• WHAT YOU ARE ASKED TO DO
Print the full listing exactly.

• INFORMATION SUPPLIED

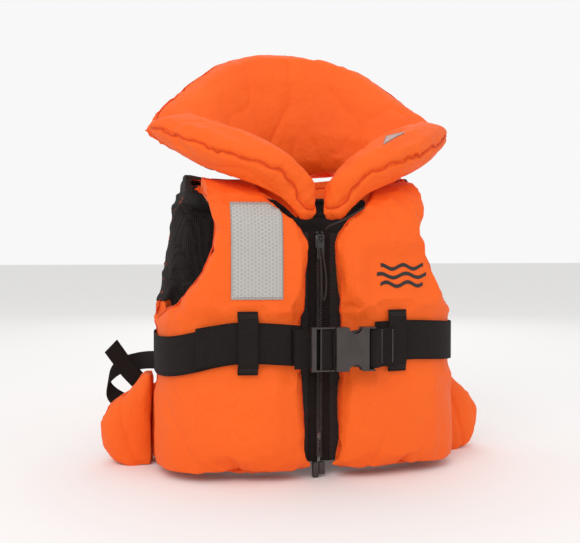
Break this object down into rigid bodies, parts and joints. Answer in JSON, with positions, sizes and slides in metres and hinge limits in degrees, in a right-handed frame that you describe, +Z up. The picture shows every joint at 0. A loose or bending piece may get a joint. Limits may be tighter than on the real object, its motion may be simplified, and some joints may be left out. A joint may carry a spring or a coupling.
{
  "type": "life jacket",
  "caption": "Child's foam life jacket with a padded head-support collar, front zip, waist belt with a side-release buckle, and hip pads.",
  "frame": {"origin": "centre of the jacket's bounding box in plan, at the level it stands on", "axes": "+Z up towards the collar, -Y out of the fronts with the zip, +X towards the wearer's left"},
  "size_m": [0.436, 0.2278, 0.4696],
  "materials": {
    "cover": "woven polyester cloth, slightly glossy",
    "foam": "closed-cell polyethylene foam",
    "lining": "black woven nylon",
    "webbing": "woven polypropylene webbing",
    "zip_tape": "woven polyester tape",
    "zip_plastic": "nylon",
    "zip_metal": "black enamelled zinc",
    "buckle_plastic": "moulded acetal, satin",
    "reflective_tape": "retroreflective tape with hexagonal cells",
    "emblem_print": "raised black transfer print",
    "label": "satin ribbon",
    "cord": "braided polyester cord"
  },
  "bodies": {
    "root": {"back_cover": "cover", "back_foam": "foam", "back_lining": "lining", "collar_back_cover": "cover", "collar_back_foam": "foam", "hip_right_cover": "cover", "hip_right_foam": "foam", "hip_left_cover": "cover", "hip_left_foam": "foam", "belt_loop_back_right": "webbing", "belt_loop_back_left": "webbing", "belt_back": "webbing", "size_label": "label", "crotch_strap": "webbing", "side_strap": "webbing"},
    "front_right": {"front_right_cover": "cover", "front_right_foam": "foam", "front_right_lining": "lining", "collar_right_cover": "cover", "collar_right_foam": "foam", "belt_loop_front_right": "webbing", "zip_tape_right": "zip_tape", "zip_coil_right": "zip_plastic", "zip_top_stop_right": "zip_metal", "zip_box": "zip_plastic", "belt_right": "webbing", "belt_right_tail": "webbing", "chest_patch": "reflective_tape"},
    "front_left": {"front_left_cover": "cover", "front_left_foam": "foam", "front_left_lining": "lining", "collar_left_cover": "cover", "collar_left_foam": "foam", "belt_loop_front_left": "webbing", "zip_tape_left": "zip_tape", "zip_coil_left": "zip_plastic", "zip_top_stop_left": "zip_metal", "zip_pin": "zip_plastic", "belt_left": "webbing", "buckle_female": "buckle_plastic", "chest_emblem": "emblem_print", "collar_patch": "reflective_tape", "lanyard": "cord"},
    "zip_slider": {"zip_slider": "zip_metal"},
    "zip_pull": {"zip_pull": "zip_metal", "zip_pull_loop": "webbing"},
    "buckle_male": {"buckle_male": "buckle_plastic", "buckle_webbing": "webbing"},
    "prong_upper": {"prong_upper": "buckle_plastic"},
    "prong_lower": {"prong_lower": "buckle_plastic"}
  },
  "joints": [
    {"name": "right_front_open", "type": "hinge", "parent": "root", "child": "front_right", "pos_m": [-0.171, 0.00512, 0.15], "axis": [0, 0, -1], "range_deg": [0, 60], "deforming": ["prong_upper", "prong_lower"]},
    {"name": "left_front_open", "type": "hinge", "parent": "root", "child": "front_left", "pos_m": [0.171, 0.00512, 0.15], "axis": [0, 0, 1], "range_deg": [0, 60], "deforming": ["prong_upper", "prong_lower"]},
    {"name": "zip_slider_travel", "type": "slide", "parent": "front_right", "child": "zip_slider", "axis": [0, 0, -1], "range_m": [0, 0.205]},
    {"name": "zip_pull_flip", "type": "hinge", "parent": "zip_slider", "child": "zip_pull", "pos_m": [0, -0.08083, 0.2443], "axis": [-1, 0, 0], "range_deg": [0, 110]},
    {"name": "buckle_release", "type": "slide", "parent": "front_right", "child": "buckle_male", "axis": [-1, 0, 0], "range_m": [0, 0.028]},
    {"name": "prong_upper_flex", "type": "hinge", "parent": "buckle_male", "child": "prong_upper", "pos_m": [0.0094, -0.10538, 0.143], "axis": [0, 1, 0], "range_deg": [0, 11]},
    {"name": "prong_lower_flex", "type": "hinge", "parent": "buckle_male", "child": "prong_lower", "pos_m": [0.0094, -0.10538, 0.123], "axis": [0, -1, 0], "range_deg": [0, 11]}
  ],
  "couplings": [
    {"joint": "left_front_open", "follows": "right_front_open", "ratio": 1},
    {"joint": "prong_upper_flex", "follows": "buckle_release", "rad_per_m": 6.4},
    {"joint": "prong_lower_flex", "follows": "buckle_release", "rad_per_m": 6.4}
  ]
}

• ANSWER FOR THIS EXERCISE
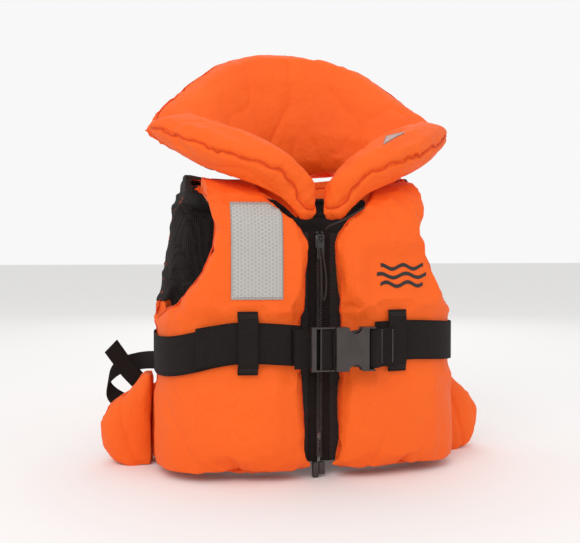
Break this object down into rigid bodies, parts and joints. Answer in JSON, with positions, sizes and slides in metres and hinge limits in degrees, in a right-handed frame that you describe, +Z up. The picture shows every joint at 0. A loose or bending piece may get a joint. Limits may be tighter than on the real object, its motion may be simplified, and some joints may be left out. A joint may carry a spring or a coupling.
{
  "type": "life jacket",
  "caption": "Child's foam life jacket with a padded head-support collar, front zip, waist belt with a side-release buckle, and hip pads.",
  "frame": {"origin": "centre of the jacket's bounding box in plan, at the level it stands on", "axes": "+Z up towards the collar, -Y out of the fronts with the zip, +X towards the wearer's left"},
  "size_m": [0.436, 0.2278, 0.4696],
  "materials": {
    "cover": "woven polyester cloth, slightly glossy",
    "foam": "closed-cell polyethylene foam",
    "lining": "black woven nylon",
    "webbing": "woven polypropylene webbing",
    "zip_tape": "woven polyester tape",
    "zip_plastic": "nylon",
    "zip_metal": "black enamelled zinc",
    "buckle_plastic": "moulded acetal, satin",
    "reflective_tape": "retroreflective tape with hexagonal cells",
    "emblem_print": "raised black transfer print",
    "label": "satin ribbon",
    "cord": "braided polyester cord"
  },
  "bodies": {
    "root": {"back_cover": "cover", "back_foam": "foam", "back_lining": "lining", "collar_back_cover": "cover", "collar_back_foam": "foam", "hip_right_cover": "cover", "hip_right_foam": "foam", "hip_left_cover": "cover", "hip_left_foam": "foam", "belt_loop_back_right": "webbing", "belt_loop_back_left": "webbing", "belt_back": "webbing", "size_label": "label", "crotch_strap": "webbing", "side_strap": "webbing"},
    "front_right": {"front_right_cover": "cover", "front_right_foam": "foam", "front_right_lining": "lining", "collar_right_cover": "cover", "collar_right_foam": "foam", "belt_loop_front_right": "webbing", "zip_tape_right": "zip_tape", "zip_coil_right": "zip_plastic", "zip_top_stop_right": "zip_metal", "zip_box": "zip_plastic", "belt_right": "webbing", "belt_right_tail": "webbing", "chest_patch": "reflective_tape"},
    "front_left": {"front_left_cover": "cover", "front_left_foam": "foam", "front_left_lining": "lining", "collar_left_cover": "cover", "collar_left_foam": "foam", "belt_loop_front_left": "webbing", "zip_tape_left": "zip_tape", "zip_coil_left": "zip_plastic", "zip_top_stop_left": "zip_metal", "zip_pin": "zip_plastic", "belt_left": "webbing", "buckle_female": "buckle_plastic", "chest_emblem": "emblem_print", "collar_patch": "reflective_tape", "lanyard": "cord"},
    "zip_slider": {"zip_slider": "zip_metal"},
    "zip_pull": {"zip_pull": "zip_metal", "zip_pull_loop": "webbing"},
    "buckle_male": {"buckle_male": "buckle_plastic", "buckle_webbing": "webbing"},
    "prong_upper": {"prong_upper": "buckle_plastic"},
    "prong_lower": {"prong_lower": "buckle_plastic"}
  },
  "joints": [
    {"name": "right_front_open", "type": "hinge", "parent": "root", "child": "front_right", "pos_m": [-0.171, 0.00512, 0.15], "axis": [0, 0, -1], "range_deg": [0, 60], "deforming": ["prong_upper", "prong_lower"]},
    {"name": "left_front_open", "type": "hinge", "parent": "root", "child": "front_left", "pos_m": [0.171, 0.00512, 0.15], "axis": [0, 0, 1], "range_deg": [0, 60], "deforming": ["prong_upper", "prong_lower"]},
    {"name": "zip_slider_travel", "type": "slide", "parent": "front_right", "child": "zip_slider", "axis": [0, 0, -1], "range_m": [0, 0.205]},
    {"name": "zip_pull_flip", "type": "hinge", "parent": "zip_slider", "child": "zip_pull", "pos_m": [0, -0.08083, 0.2443], "axis": [-1, 0, 0], "range_deg": [0, 110]},
    {"name": "buckle_release", "type": "slide", "parent": "front_right", "child": "buckle_male", "axis": [-1, 0, 0], "range_m": [0, 0.028]},
    {"name": "prong_upper_flex", "type": "hinge", "parent": "buckle_male", "child": "prong_upper", "pos_m": [0.0094, -0.10538, 0.143], "axis": [0, 1, 0], "range_deg": [0, 11]},
    {"name": "prong_lower_flex", "type": "hinge", "parent": "buckle_male", "child": "prong_lower", "pos_m": [0.0094, -0.10538, 0.123], "axis": [0, -1, 0], "range_deg": [0, 11]}
  ],
  "couplings": [
    {"joint": "left_front_open", "follows": "right_front_open", "ratio": 1},
    {"joint": "prong_upper_flex", "follows": "buckle_release", "rad_per_m": 6.4},
    {"joint": "prong_lower_flex", "follows": "buckle_release", "rad_per_m": 6.4}
  ]
}